Some training excavations receive charitable grants, LHI funds or monies from other sources such universities. However, the YAT training dig is self-funding and charges the amount it does in order to meet its own costs. It does not set out to make a profit as risks making a loss if there are not enough bookings. It the dig did did not charge those sort of figures it would not run, simple as that.

It does not use trainees as an unpaid labour force for developed funded excavations.

However, the costs that the unit has to cover are broadly the same as those encountered on excavations undertaken as part of their core business in developer funded commercial archaeology. These costs, usually passed on in tender contracts to the developers, include salaries of professional archaeologists, hiring of fencing, toilets, office and storage cabins, post-excavation analysis of the written records and of the finds, conservation of finds, environmental sample analysis, storage of finds and publication of excavation reports. In the case of commercial archaeology the developed pays the unit to undertake the work, in the case of the training dig the trainees pay for their training and contribute to the other associated costs involved.

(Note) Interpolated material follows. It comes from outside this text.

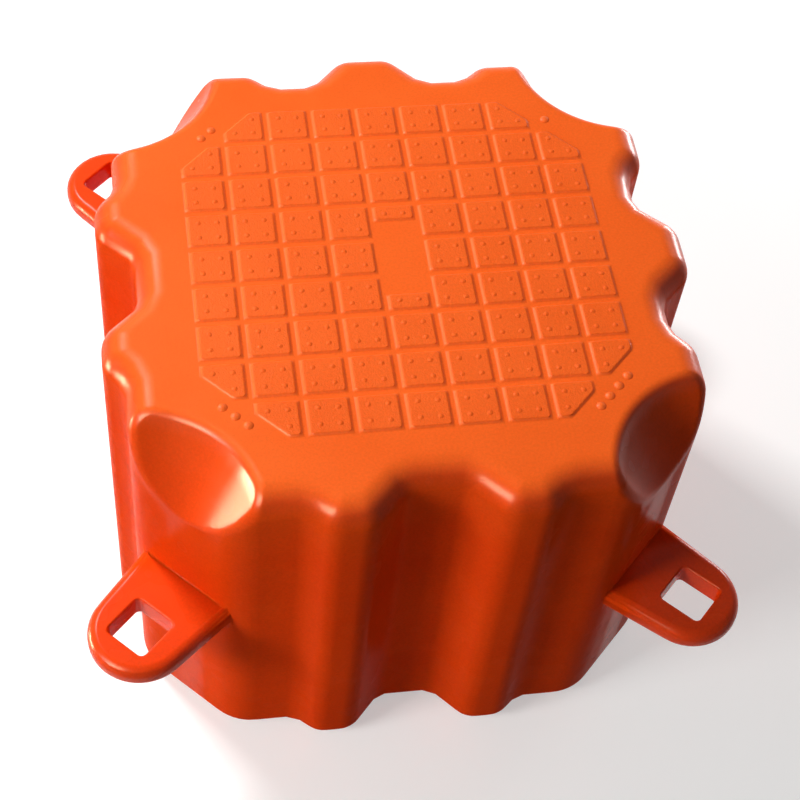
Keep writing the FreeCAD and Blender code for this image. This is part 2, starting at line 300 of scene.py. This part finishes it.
def plastic_shine(tree, where, height, on_slope):
    """Specular level: high on the rims, tiles, pin seats and lugs, and low on the walls."""
    rim = maths(tree, "MULTIPLY", ramp(tree, height, *RIM_BAND),
                ramp(tree, height, *RIM_EDGE, RIM_SHINE, DECK_SHINE))
    rim = maths(tree, "MAXIMUM", rim, maths(tree, "MULTIPLY", on_slope, SLOPE_SHINE))
    sides = [maths(tree, "ABSOLUTE", axis) for axis in axes_of(tree, where)[:2]]
    from_pin = [maths(tree, "ADD", side, -AXIS_OFFSET) for side in sides]
    squares = [maths(tree, "MULTIPLY", part, part) for part in from_pin]
    spread = maths(tree, "SQRT", maths(tree, "ADD", *squares))
    cone = ramp(tree, height, 0.0, DECK, SEAT_RADIUS - SEAT_LEAN * DECK, SEAT_RADIUS)
    seat = ramp(tree, maths(tree, "SUBTRACT", spread, cone), SEAT_FADE, 0.0, 0.0, SEAT_SHINE)
    lug = ramp(tree, spread, *LUG_FADE, 0.0, LUG_SHINE)
    shine = maths(tree, "MAXIMUM", maths(tree, "MAXIMUM", rim, seat), lug)
    return ramp(tree, shine, 0.0, 1.0, WALL_SHINE, FULL_SHINE)


def plastic_relief(tree, where, height, on_deck):
    """Broad waves from the mould, with a fine grain on the deck that is stronger on the tiles."""
    on_tile = ramp(tree, height, *TILE_BAND)
    strength = maths(tree, "ADD", maths(tree, "MULTIPLY", on_deck, DECK_GRAIN),
                     maths(tree, "MULTIPLY", on_tile, TILE_GRAIN))
    broad = node(tree, "ShaderNodeBump", Height=noise(tree, where, WAVE), Distance=WAVE_DEPTH,
                 Strength=WAVE_STRENGTH)
    fine = node(tree, "ShaderNodeBump", Height=noise(tree, where, GRAIN), Distance=GRAIN_DEPTH,
                Strength=strength, Normal=broad.outputs["Normal"])
    return fine.outputs["Normal"]


def polyethylene():
    """Orange polyethylene with faint scuffs in its gloss."""
    material = bpy.data.materials.new("orange_polyethylene_look")
    material.use_nodes = True
    tree = material.node_tree
    tree.nodes.clear()
    out = tree.nodes.new("ShaderNodeOutputMaterial")
    skin = tree.nodes.new("ShaderNodeBsdfPrincipled")
    tree.links.new(skin.outputs["BSDF"], out.inputs["Surface"])
    where = tree.nodes.new("ShaderNodeTexCoord").outputs["Object"]
    height = axes_of(tree, where)[2]
    on_deck = ramp(tree, height, *DECK_BAND)
    slope_foot = DECK + SLOPE_INSET
    slope_top = TILE_TOP - SLOPE_INSET
    on_slope = maths(tree, "MULTIPLY", ramp(tree, height, slope_foot, slope_foot + SLOPE_FADE),
                     ramp(tree, height, slope_top, slope_top - SLOPE_FADE))
    gloss = maths(tree, "ADD", ramp(tree, noise(tree, where, SCUFFS), *SCUFF_LEVELS, *GLOSS),
                  maths(tree, "MULTIPLY", on_deck, DECK_ROUGHER))
    feed(tree, skin.inputs["Base Color"], plastic_colour(tree, where, height, on_slope))
    feed(tree, skin.inputs["Roughness"], gloss)
    feed(tree, skin.inputs["Specular IOR Level"], plastic_shine(tree, where, height, on_slope))
    feed(tree, skin.inputs["Normal"], plastic_relief(tree, where, height, on_deck))
    skin.inputs["IOR"].default_value = REFRACTION
    skin.inputs["Subsurface Weight"].default_value = INNER_LIGHT
    skin.inputs["Subsurface Radius"].default_value = INNER_REACH
    skin.inputs["Subsurface Scale"].default_value = 1.0
    return material


def floor_material():
    """Pale floor that keeps the object's shadow."""
    material = bpy.data.materials.new("floor_look")
    material.use_nodes = True
    tree = material.node_tree
    skin = tree.nodes["Principled BSDF"]
    where = tree.nodes.new("ShaderNodeTexCoord").outputs["Object"]
    paler = tuple(min(1.0, part * FLOOR_CLOUD) for part in FLOOR_COLOUR)
    tint = mix(tree, ramp(tree, noise(tree, where, CLOUD), *CLOUD_LEVELS), FLOOR_COLOUR, paler)
    away = tree.nodes.new("ShaderNodeVectorMath")
    away.operation = "LENGTH"
    tree.links.new(where, away.inputs[0])
    glow = ramp(tree, away.outputs["Value"], *GLOW_SPAN, FLOOR_GLOW, FAR_GLOW)
    seen = seen_rays(tree)
    feed(tree, skin.inputs["Base Color"], mix(tree, seen, FLOOR_BOUNCE, tint))
    feed(tree, skin.inputs["Emission Strength"], maths(tree, "MULTIPLY", seen, glow))
    skin.inputs["Emission Color"].default_value = WHITE
    skin.inputs["Roughness"].default_value = FLOOR_ROUGHNESS
    return material


def at_corner(point):
    """Number of the corner that a point belongs to, and its distance out along the diagonal and across it."""
    index = next(i for i, (a, b) in enumerate(CORNERS) if a * point.x >= 0 and b * point.y >= 0)
    a, b = CORNERS[index]
    return index, (a * point.x + b * point.y) / math.sqrt(2), (a * point.y - b * point.x) / math.sqrt(2)


def by_mark(point):
    """Whether a point of the deck is at or beyond the row of marks of its corner."""
    return at_corner(point)[1] > MARK_OUT - MARK_FIELD


def in_field(point):
    """Whether a point is in the square that holds the tiles."""
    return max(abs(point.x), abs(point.y)) <= TILE_FIELD


def tile_rounding(edge):
    """Width of the small radius of an edge of a tile."""
    if not edge.is_convex:
        return TILE_FOOT_ROUND
    level = abs(edge.verts[0].co.z - edge.verts[1].co.z) < NEAR
    return TILE_ROUND if level else TILE_CORNER_ROUND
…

The participants receive very high quality training from professional archaeologists who routinely work in commercial archaeology. The emphasis is on learning in a paced, methodical, structured environment. The pace of digging is therefore very slow compared to that of experienced diggers on commercial excavations. This training is of sufficient quality and relevance to prepare the participants for a career in commercial field archaeology if they so wish. A number of previous participants (including myself) have found professional work in archaeology as a direct result of skills and experience gained through this sort of training. In archaeology students get academic training for a career in archaeology at uni and are willing (if not happy!) to pay for that. The trainign in the practical side of archaeology often required financial outlay too, as Uni courses do not always provide it. Uni fees pay for tution just as training dig fees pay for tuition.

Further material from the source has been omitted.